Yesterday I moved the tree to a new pot, a terrific piece by Lary Howard, which I think better suits it. I continued the plan of not disturbing the native soil at the center of the root mass. I also repositioned the tree in the pot; you may recall that originally there was a smaller secondary trunk on the right of the main trunk, which did not survive. So the repositioning was necessary.

Now for the real question about this tree: considering how tall it is, namely 28″ (trunk base is 1.5″ at the soil), does it qualify as a literati style bonsai? It’s way too tall to fit the normal trunk diameter to height guidelines, so the only thing left to consider is whether or not it can be considered as a literati. I really like the tree, tallness and all. The branches will be kept fairly sparse, and well in toward the trunk, as this is the only way it can really work to inspire an impression of age. If I let the branches grow out too much, it’s just going to not look right.

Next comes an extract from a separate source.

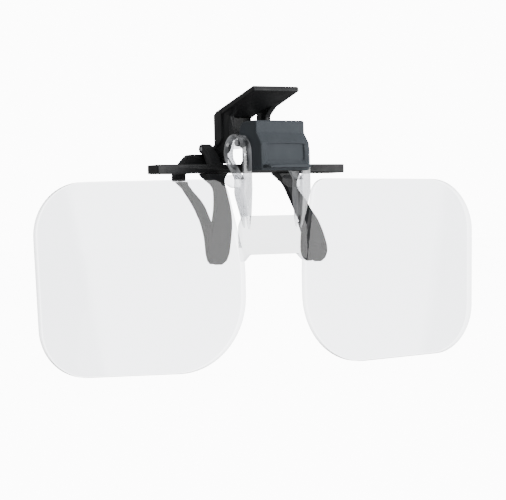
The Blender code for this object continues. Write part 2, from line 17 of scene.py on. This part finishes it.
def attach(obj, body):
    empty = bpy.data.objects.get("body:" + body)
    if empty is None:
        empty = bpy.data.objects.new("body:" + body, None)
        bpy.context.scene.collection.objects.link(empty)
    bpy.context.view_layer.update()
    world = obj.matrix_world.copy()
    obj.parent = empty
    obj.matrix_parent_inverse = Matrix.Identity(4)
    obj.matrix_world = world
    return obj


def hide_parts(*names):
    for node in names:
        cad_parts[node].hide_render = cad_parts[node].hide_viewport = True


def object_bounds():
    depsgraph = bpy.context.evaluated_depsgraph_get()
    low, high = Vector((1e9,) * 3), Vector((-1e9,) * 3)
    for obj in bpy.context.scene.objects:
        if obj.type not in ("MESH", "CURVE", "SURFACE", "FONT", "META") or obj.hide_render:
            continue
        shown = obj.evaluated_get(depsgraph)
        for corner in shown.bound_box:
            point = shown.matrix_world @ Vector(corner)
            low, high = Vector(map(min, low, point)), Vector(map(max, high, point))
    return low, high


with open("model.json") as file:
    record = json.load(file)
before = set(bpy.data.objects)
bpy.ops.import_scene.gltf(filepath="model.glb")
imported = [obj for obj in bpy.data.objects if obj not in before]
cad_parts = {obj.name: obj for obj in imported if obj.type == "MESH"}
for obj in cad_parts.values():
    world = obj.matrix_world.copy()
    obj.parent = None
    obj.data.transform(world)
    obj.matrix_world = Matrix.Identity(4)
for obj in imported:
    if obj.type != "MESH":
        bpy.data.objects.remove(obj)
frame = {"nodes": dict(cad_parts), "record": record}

I’d love to hear what you think of it, and of course the other trees in this blog, so leave me a comment below.

Bonsai Odds & Ends – Swamp Maple, Privet, Water-Elm

While we were out collecting Bald cypress yesterday, I happened across this Swamp maple, Acer rubrum ‘Drummondii.’ I don’t often collected Swamp maples, because they don’t seem to last in good health longer than a couple of years, but when I saw the fluting of this trunk I figured it was worth the risk. Swamp maples generally don’t have tap roots in the wild, so they’re super easy to lift. I just sawed around the tree 6-8″ from the trunk and pulled.

As I did with the last one of these I collected, I did not remove the native soil from the root zone. All I did was put it into a nursery container and surround it with coarse mix. I sealed the trunk chop, of course. And now I wait.

Last week I had a reader express an interest in Chinese privet, Ligustrum sinense. I had a specimen I’d lifted a few years ago but had been relegated to a lonely corner. As I studied it, I decided there was a really nice trunk line I could cut to. So here it is, chopped and ready for a pot. Notice the fibrous roots! This is the way privet always grows. They are super rooters.

There’s never any issue with going straight to a bonsai pot with a privet. I had this lovely Chuck Iker piece all empty and waiting, so in the tree went. I sealed the chops, of course.

I’ll be able to grow the entire structure of this bonsai to be in 2019. Stay tuned for updates when I get some shoots.

FYI, the trunk base on this specimen is 1.5″, and it’s 8″ to the top. It won’t be a Bonsai South Collection tree, but I’m confident it’ll find a good home sooner rather than later.

I collected this Water-elm, Planera aquatica, back in July. Also not destined for the collection, it’s nonetheless a very nice specimen with great trunk character. I love the interplay between the trunks. Come spring, I’ll slip-pot it into a nice bonsai container and post it for sale.

The base is 4″ across, with each trunk 1.5″ at the base. Height is 16″.